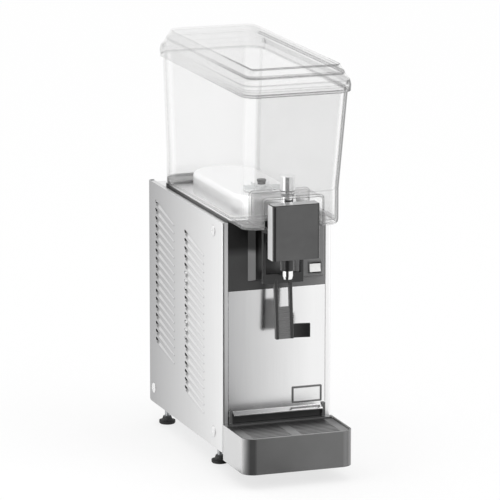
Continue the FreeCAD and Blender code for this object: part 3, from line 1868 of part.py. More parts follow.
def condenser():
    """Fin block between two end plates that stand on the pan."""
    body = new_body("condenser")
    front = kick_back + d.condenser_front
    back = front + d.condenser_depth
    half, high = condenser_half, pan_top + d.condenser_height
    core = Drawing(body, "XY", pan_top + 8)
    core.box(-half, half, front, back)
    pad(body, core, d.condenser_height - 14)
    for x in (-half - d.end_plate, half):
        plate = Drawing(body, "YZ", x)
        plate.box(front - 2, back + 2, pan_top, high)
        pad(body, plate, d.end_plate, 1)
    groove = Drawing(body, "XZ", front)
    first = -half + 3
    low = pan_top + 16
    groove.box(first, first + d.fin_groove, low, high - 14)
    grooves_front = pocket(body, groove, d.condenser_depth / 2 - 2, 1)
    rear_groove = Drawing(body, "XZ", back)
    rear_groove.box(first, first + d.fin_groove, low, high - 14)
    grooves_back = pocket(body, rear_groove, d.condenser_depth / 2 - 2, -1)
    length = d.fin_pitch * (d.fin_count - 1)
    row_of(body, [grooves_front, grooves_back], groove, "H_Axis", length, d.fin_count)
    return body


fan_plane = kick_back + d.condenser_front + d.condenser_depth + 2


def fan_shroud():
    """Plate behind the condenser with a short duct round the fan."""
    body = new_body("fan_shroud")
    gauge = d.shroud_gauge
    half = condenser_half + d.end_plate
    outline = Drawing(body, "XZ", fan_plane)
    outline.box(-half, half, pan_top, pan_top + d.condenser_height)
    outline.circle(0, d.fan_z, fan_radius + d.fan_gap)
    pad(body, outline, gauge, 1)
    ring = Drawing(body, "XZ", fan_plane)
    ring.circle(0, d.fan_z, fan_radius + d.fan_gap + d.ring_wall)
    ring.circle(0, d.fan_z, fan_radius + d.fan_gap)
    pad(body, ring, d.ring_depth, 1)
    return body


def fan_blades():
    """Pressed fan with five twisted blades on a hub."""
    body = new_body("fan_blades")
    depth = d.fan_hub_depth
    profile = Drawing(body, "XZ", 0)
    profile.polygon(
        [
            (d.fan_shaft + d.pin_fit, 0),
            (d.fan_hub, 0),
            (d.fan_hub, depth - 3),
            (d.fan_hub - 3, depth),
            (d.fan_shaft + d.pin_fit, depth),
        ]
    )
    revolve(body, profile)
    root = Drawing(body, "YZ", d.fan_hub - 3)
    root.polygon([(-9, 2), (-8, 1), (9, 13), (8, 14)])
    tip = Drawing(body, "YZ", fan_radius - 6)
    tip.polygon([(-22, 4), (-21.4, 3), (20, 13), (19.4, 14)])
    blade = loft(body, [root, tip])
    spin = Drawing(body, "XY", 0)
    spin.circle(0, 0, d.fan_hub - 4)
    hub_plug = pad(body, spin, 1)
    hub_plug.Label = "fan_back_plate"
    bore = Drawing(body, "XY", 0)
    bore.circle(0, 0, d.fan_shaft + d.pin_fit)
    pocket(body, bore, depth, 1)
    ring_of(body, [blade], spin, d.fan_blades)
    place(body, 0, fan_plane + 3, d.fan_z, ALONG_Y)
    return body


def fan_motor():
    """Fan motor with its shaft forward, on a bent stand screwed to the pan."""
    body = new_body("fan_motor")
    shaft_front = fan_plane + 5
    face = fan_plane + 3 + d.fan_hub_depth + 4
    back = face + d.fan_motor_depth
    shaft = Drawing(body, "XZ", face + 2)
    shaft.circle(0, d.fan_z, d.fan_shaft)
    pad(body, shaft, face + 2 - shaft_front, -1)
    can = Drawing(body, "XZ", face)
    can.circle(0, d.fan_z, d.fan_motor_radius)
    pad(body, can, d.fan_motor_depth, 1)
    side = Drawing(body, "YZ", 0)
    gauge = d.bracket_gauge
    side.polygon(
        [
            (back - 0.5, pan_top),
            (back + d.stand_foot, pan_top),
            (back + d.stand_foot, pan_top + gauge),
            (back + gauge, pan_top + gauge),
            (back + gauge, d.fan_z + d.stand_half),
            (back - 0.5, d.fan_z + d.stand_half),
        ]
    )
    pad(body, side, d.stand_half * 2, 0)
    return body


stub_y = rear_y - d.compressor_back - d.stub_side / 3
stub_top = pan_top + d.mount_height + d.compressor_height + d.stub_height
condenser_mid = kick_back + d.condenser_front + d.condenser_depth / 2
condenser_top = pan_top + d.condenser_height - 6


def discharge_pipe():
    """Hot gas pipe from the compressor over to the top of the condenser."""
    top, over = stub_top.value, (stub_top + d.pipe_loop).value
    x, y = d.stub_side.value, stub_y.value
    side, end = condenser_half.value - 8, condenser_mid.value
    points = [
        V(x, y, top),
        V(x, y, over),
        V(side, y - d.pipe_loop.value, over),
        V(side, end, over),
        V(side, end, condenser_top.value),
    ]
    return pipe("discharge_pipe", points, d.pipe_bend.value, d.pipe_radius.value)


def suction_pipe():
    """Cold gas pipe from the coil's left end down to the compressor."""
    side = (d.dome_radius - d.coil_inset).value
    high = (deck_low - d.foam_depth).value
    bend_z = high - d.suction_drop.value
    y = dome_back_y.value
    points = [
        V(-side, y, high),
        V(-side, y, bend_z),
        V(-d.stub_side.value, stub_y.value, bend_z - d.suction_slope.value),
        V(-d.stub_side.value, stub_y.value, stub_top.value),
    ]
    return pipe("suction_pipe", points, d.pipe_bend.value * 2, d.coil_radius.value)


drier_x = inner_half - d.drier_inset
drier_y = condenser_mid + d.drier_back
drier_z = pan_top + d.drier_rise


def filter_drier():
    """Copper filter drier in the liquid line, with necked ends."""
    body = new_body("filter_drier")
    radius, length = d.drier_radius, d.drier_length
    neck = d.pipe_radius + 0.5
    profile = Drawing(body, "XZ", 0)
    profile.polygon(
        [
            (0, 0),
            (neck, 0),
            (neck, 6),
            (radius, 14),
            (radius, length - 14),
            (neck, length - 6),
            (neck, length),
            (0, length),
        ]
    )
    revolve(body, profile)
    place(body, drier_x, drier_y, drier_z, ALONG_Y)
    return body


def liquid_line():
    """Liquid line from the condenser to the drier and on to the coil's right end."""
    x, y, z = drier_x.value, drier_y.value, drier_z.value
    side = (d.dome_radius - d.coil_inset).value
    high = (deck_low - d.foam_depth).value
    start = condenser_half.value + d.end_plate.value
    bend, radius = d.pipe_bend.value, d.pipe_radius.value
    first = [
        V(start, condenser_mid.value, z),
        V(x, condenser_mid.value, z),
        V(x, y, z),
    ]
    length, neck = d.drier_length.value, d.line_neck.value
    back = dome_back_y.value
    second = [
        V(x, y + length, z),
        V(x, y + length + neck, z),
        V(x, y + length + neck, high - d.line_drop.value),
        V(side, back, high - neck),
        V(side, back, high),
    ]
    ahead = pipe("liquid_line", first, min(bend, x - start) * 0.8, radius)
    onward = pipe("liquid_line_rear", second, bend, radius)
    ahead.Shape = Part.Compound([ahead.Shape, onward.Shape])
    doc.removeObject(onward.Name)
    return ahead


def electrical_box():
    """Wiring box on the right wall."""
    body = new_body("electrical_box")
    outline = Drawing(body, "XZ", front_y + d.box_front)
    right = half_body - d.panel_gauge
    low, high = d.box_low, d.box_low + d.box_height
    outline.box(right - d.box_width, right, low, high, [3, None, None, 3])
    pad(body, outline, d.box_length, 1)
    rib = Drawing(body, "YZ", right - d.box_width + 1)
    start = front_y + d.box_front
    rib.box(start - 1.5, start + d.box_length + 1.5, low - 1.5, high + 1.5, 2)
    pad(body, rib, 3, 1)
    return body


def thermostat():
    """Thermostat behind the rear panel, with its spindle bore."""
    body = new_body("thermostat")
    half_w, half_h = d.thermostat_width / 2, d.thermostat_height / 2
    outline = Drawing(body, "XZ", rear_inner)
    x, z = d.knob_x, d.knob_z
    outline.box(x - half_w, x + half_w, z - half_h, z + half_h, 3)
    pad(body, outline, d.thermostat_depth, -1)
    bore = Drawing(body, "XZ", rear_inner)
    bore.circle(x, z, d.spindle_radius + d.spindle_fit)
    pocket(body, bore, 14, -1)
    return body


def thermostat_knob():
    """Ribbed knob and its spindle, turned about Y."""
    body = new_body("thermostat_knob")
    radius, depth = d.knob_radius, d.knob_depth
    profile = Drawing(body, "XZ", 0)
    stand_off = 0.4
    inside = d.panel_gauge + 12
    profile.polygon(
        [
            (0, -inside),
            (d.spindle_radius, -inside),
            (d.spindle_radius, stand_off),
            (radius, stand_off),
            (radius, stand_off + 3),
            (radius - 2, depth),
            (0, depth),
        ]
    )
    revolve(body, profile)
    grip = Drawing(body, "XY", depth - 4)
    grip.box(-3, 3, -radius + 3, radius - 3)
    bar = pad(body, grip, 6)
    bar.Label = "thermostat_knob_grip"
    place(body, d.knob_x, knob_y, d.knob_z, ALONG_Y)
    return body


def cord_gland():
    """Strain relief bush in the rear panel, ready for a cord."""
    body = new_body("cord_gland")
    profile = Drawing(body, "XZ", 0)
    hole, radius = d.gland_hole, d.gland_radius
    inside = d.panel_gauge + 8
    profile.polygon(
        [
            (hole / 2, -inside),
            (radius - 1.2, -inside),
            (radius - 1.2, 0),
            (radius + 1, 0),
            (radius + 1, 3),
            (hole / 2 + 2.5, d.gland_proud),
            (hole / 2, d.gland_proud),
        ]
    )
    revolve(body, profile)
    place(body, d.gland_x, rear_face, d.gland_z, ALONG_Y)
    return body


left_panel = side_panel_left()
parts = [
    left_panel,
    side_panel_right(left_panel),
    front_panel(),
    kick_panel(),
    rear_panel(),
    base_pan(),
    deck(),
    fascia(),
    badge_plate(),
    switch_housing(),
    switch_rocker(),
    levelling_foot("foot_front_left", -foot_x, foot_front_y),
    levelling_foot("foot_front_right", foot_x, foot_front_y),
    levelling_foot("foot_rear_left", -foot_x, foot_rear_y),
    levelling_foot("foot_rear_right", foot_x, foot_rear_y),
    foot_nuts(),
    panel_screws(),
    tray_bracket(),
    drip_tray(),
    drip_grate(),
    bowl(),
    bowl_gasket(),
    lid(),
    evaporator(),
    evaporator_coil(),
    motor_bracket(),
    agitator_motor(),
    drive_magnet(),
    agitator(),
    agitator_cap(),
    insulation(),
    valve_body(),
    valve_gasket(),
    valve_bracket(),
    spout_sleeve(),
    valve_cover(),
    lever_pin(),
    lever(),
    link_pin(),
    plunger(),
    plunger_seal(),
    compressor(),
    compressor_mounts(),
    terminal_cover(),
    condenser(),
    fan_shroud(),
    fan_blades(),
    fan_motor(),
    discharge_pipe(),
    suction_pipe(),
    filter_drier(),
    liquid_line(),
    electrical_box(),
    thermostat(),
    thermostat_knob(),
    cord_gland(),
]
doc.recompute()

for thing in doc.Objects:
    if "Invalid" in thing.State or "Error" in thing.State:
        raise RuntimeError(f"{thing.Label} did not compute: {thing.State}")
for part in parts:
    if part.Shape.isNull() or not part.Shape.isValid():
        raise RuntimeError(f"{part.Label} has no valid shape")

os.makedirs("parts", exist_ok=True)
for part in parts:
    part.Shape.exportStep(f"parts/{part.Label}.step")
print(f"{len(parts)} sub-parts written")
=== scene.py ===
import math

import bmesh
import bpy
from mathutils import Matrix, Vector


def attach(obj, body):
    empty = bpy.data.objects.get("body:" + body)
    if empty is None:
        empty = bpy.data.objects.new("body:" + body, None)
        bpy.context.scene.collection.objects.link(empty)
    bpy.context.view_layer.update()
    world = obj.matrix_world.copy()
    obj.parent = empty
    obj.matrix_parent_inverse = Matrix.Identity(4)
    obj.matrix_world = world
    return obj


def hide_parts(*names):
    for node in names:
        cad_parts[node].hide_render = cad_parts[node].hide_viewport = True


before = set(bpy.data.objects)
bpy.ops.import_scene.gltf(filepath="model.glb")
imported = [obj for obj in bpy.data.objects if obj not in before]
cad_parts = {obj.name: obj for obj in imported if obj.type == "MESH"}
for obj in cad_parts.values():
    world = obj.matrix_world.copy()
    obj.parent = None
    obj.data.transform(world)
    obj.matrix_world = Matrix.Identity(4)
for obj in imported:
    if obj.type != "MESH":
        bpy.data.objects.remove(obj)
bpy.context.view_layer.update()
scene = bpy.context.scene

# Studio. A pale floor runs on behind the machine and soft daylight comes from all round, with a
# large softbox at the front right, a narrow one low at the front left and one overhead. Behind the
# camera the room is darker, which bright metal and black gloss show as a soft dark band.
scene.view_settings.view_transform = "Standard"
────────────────
In the listing above, find the line containing "for thing in" and the line containing "scene = bpy.context.scene". Output them and every line between, exactly, and nothing else.

for thing in doc.Objects:
    if "Invalid" in thing.State or "Error" in thing.State:
        raise RuntimeError(f"{thing.Label} did not compute: {thing.State}")
for part in parts:
    if part.Shape.isNull() or not part.Shape.isValid():
        raise RuntimeError(f"{part.Label} has no valid shape")

os.makedirs("parts", exist_ok=True)
for part in parts:
    part.Shape.exportStep(f"parts/{part.Label}.step")
print(f"{len(parts)} sub-parts written")
=== scene.py ===
import math

import bmesh
import bpy
from mathutils import Matrix, Vector


def attach(obj, body):
    empty = bpy.data.objects.get("body:" + body)
    if empty is None:
        empty = bpy.data.objects.new("body:" + body, None)
        bpy.context.scene.collection.objects.link(empty)
    bpy.context.view_layer.update()
    world = obj.matrix_world.copy()
    obj.parent = empty
    obj.matrix_parent_inverse = Matrix.Identity(4)
    obj.matrix_world = world
    return obj


def hide_parts(*names):
    for node in names:
        cad_parts[node].hide_render = cad_parts[node].hide_viewport = True


before = set(bpy.data.objects)
bpy.ops.import_scene.gltf(filepath="model.glb")
imported = [obj for obj in bpy.data.objects if obj not in before]
cad_parts = {obj.name: obj for obj in imported if obj.type == "MESH"}
for obj in cad_parts.values():
    world = obj.matrix_world.copy()
    obj.parent = None
    obj.data.transform(world)
    obj.matrix_world = Matrix.Identity(4)
for obj in imported:
    if obj.type != "MESH":
        bpy.data.objects.remove(obj)
bpy.context.view_layer.update()
scene = bpy.context.scene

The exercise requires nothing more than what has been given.